Meine Sturmtaktik wird also bei einem Kat zunächst einmal (bis mich die See eines Besseren belehrt)  die gleiche sein wie bei einem Einrumpfboot, nämlich vor dem Wind mit nicht allzu hoher Geschwindigkeit abzulaufen. Ist Ihnen übrigens schon aufgefallen, dass in den letzten Jahren die Diskussion um die "richtige" Sturmtaktik nachgelassen hat? Die Erklärung liegt nahe: Die Yachten sind im allgemeinen größer geworden, das Verhältnis von Schiffsgröße zur Wellenhöhe hat sich verbessert. Was eine Neunmeter-Yacht als den Sturm ihres Lebens angesehen hat, das ist eben an Bord einer 15-Meter-Yacht "lediglich" schweres Wetter, gleichgültig ob auf einem oder zwei Rümpfen - siehe oben.

Ich nehme an, dass Sie sich verschrieben haben. "Unsinkbarkeit" kann keine Werft garantieren (von Spezialbauten mit entsprechenden Auftriebskörpern einmal abgesehen). Dass ein gängiger und vernünftig beladener Kat nicht absäuft, wenn ein(!) Rumpf auf Grund eines Lecks volläuft, wurde schon viele Mal bewiesen. Eine übliche Kielyacht, also ein Bleitransporter, würde das nicht überleben. Warum habe ich mich wohl für einen Kat entschieden? Es waren auch Sicherheitsüberlegungen. Solche Ansichten setzen sich durch. Und selbstverständlich hat die Schiffs-Versicherung auch keine Einwendungen erhoben, oder ist gar teurer geworden, als ich mit einem Kat daherkam.

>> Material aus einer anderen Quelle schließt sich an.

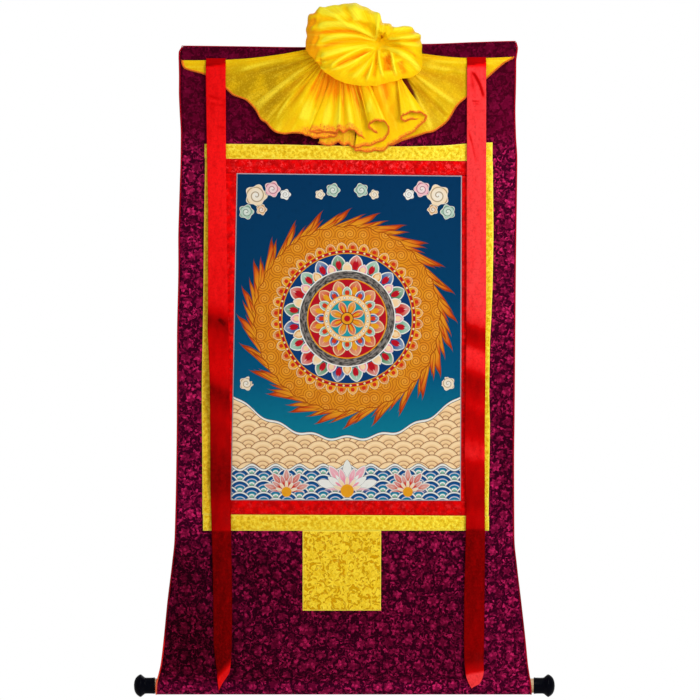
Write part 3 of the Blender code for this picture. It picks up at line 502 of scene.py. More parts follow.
def cloth_mesh(name, grids):
    """One mesh of one or more grids, each with its rows from the top and its columns left to right."""
    vertices, faces, values, places, start = [], [], {}, [], 0
    for grid in grids:
        rows_down, columns = grid.points.shape[:2]
        faces += grid_faces(rows_down, columns, grid.around, start)
        vertices.append(grid.points.reshape(-1, 3))
        places.append(flat_places(grid.points).reshape(-1, 2))
        for key, value in grid.values.items():
            values.setdefault(key, []).append(np.broadcast_to(value, (rows_down, columns)).reshape(-1))
        top, start = start, start + rows_down * columns
        if grid.capped:
            faces += [(start, top + c, top + (c + 1) % columns) for c in range(columns)]
            vertices.append(grid.points[:1].mean(axis=1))
            for parts in (places, *(values[key] for key in grid.values)):
                parts.append(parts[-1][:1])
            start += 1
    mesh = new_mesh(name, np.concatenate(vertices), faces)
    layer = mesh.uv_layers.new(name="cloth")
    corner = np.zeros(len(mesh.loops), np.int32)
    mesh.loops.foreach_get("vertex_index", corner)
    layer.data.foreach_set("uv", np.concatenate(places)[corner].astype(np.float32).ravel())
    for key, parts in values.items():
        column = mesh.attributes.new(key, "FLOAT", "POINT")
        column.data.foreach_set("value", np.concatenate(parts).astype(np.float32))
    return mesh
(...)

Um noch einmal auf die Privilege-Katamarane zurückzukommen: In 15 Jahren hat sie 350 Katamarane gebaut und verkauft. Die Kunden waren sicher alle nette Leute, aber statistisch müssen darunter Gescheite und weniger intelligente Leute, gute und schlechte Seeleute gewesen sein. Keinem ist es gelungen, einen Privilege umzuschmeissen. Diese Tatsache ist stärker als jeder Test im Wasserbecken.